Lowlives (stylised in all caps) are a British-American grunge group formed in Los Angeles in 2016 by British musicians Lee Downer and Luke Johnson and LA natives Jaxon Moore and Steve Lucarelli.

==History==
Lee Downer relocated to Los Angeles after the break-up of his former band The Defiled, with whom he played under the pseudonym "Stitch D". After spending some time as a session musician, he met up with former Beat Union, Lostprophets and No Devotion drummer Luke Johnson, and after exchanging some demos, they decided to form a band together. Initially adopting the stage name "Lee Villain", he later recruited guitarist Jaxon Moore and former Ataris bassist Steve Lucarelli to complete the lineup, playing their first show in 2017, with their first single "Burn Forever" releasing that same year.

In 2018, the band independently released their first EP, Burn Forever, to critical acclaim. This was followed by a first festival appearance at the Reading and Leeds Festivals that summer. A number of standalone singles followed over the next few years before they signed to Spinefarm Records to release their new album in 2024.

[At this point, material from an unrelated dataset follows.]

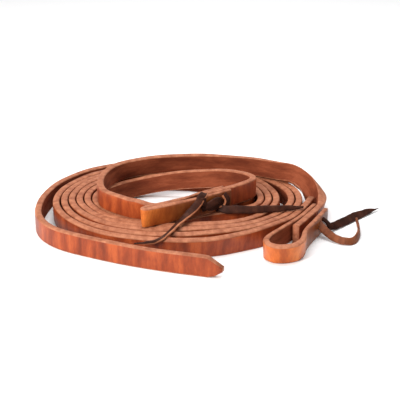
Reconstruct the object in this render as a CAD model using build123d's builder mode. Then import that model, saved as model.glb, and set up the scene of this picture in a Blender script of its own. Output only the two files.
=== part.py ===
from build123d import *
import math
import os

os.makedirs("parts", exist_ok=True)

# A pair of split reins coiled together on edge, each with a folded leather water loop at its bit
# end and a latigo thong tying the loop shut. Millimetres, +Z up.

# driving dimensions
rein_width = 16.0
rein_thickness = 5.4
loop_width = 16.0
loop_thickness = 3.6  # loop beside the coil
lapped_loop_thickness = 2.8  # loop pressed flat over the coil
upper_level = 16.3  # underside of a strap resting on the coil
thong_width = 6.0
thong_thickness = 1.8
thong_hole_radius = 3.2
thong_pin_radius = 2.6
centre_x = 25.89  # centre of the whole object in the coordinates below
centre_y = -8.865

# routes: plan position of the strap's middle and height of its underside
lap_rein_route = [
    (20.0, -32.1, 16.3), (31.2, -23.8, 16.3), (42.0, -15.3, 16.3), (51.5, -7.2, 16.3),
    (61.9, 3.9, 16.3), (61.6, 15.2, 16.3), (50.6, 24.8, 16.3), (34.8, 34.4, 14.5),
    (20.9, 41.0, 11.8), (-0.1, 47.7, 8.2), (-20.3, 50.9, 4.5), (-38.4, 48.2, 1.3),
    (-53.5, 40.0, 0.0), (-68.2, 22.3, 0.0), (-70.6, -0.3, 0.0), (-61.7, -20.5, 0.0),
    (-48.1, -35.5, 0.0), (-31.3, -43.9, 0.0), (-14.3, -45.4, 0.0), (0.3, -42.5, 0.0),
    (12.7, -31.5, 0.0), (28.8, -23.5, 0.0), (46.0, -20.0, 0.0), (61.8, -15.2, 0.0),
    (68.9, -0.2, 0.0), (66.9, 21.7, 0.0), (57.4, 41.7, 0.0), (42.2, 58.0, 0.0), (22.7, 69.5, 0.0),
    (0.2, 75.2, 0.0), (-23.8, 73.9, 0.0), (-47.3, 65.7, 0.0), (-69.0, 50.4, 0.0),
    (-81.6, 26.5, 0.0), (-84.0, -0.3, 0.0), (-73.7, -24.4, 0.0), (-58.9, -43.2, 0.0),
    (-40.0, -55.8, 0.0), (-19.0, -59.9, 0.0), (0.2, -58.7, 0.0), (17.5, -54.9, 0.0),
    (38.0, -53.5, 0.0), (58.7, -43.2, 0.0), (73.9, -24.4, 0.0), (82.1, -0.2, 0.0),
    (79.6, 25.8, 0.0), (68.6, 49.7, 0.0), (50.8, 69.7, 0.0), (27.4, 83.8, 0.0), (0.2, 90.4, 0.0),
    (-28.4, 87.9, 0.0), (-55.6, 76.8, 0.0), (-78.8, 57.4, 0.0), (-93.5, 30.3, 0.0),
    (-96.5, -0.2, 0.0), (-88.2, -29.0, 0.0), (-71.8, -52.6, 0.0), (-49.4, -68.6, 0.0),
    (-24.5, -76.4, 0.0), (0.1, -78.1, 0.0), (23.8, -73.8, 0.0), (48.1, -67.0, 0.0),
    (71.3, -52.4, 0.0), (90.3, -29.9, 0.0), (101.8, -0.3, 0.0), (97.1, 31.7, 0.0),
    (80.1, 58.3, 0.0), (59.1, 81.1, 0.0), (32.3, 98.5, 0.0), (0.3, 107.1, 0.0), (-33.9, 105.0, 0.0),
    (-66.3, 91.6, 0.0), (-93.3, 67.9, 0.0), (-109.6, 35.5, 0.0), (-114.8, 0.2, 0.0),
    (-113.0, -36.9, 0.0), (-95.7, -67.3, 0.0), (-56.7, -89.9, 0.0), (-24.2, -105.3, 0.0),
    (5.6, -115.6, 0.0), (34.3, -124.2, 0.0),
]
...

Their first album, Freaking Out, was released 31 May 2024. A deluxe edition featuring 6 new tracks was subsequently released on 27 June 2025, supported by a UK tour in support of The Dangerous Summer.

==Members==
- Lee Downer - guitars, vocals
- Luke Johnson - drums
- Jaxon Moore - guitars
- Steve Lucarelli - bass

==Discography==
- Extended Plays
- Burn Forever (2018)

- Studio albums
- Freaking Out (2024)

- Singles
- "Burn Forever" (2017)
- "Hey You" (2020)
- "Bones" (2020)
- "Gravity" (2020)
- "I Don't Like You" (2021)
- "Misery" (2022)
- "Freaking Out" (2023)
- "Liar" (2023)
- "Loser" (2024)
- "You Don't Care" (2024)
- "Only Happy When It Rains" (2026)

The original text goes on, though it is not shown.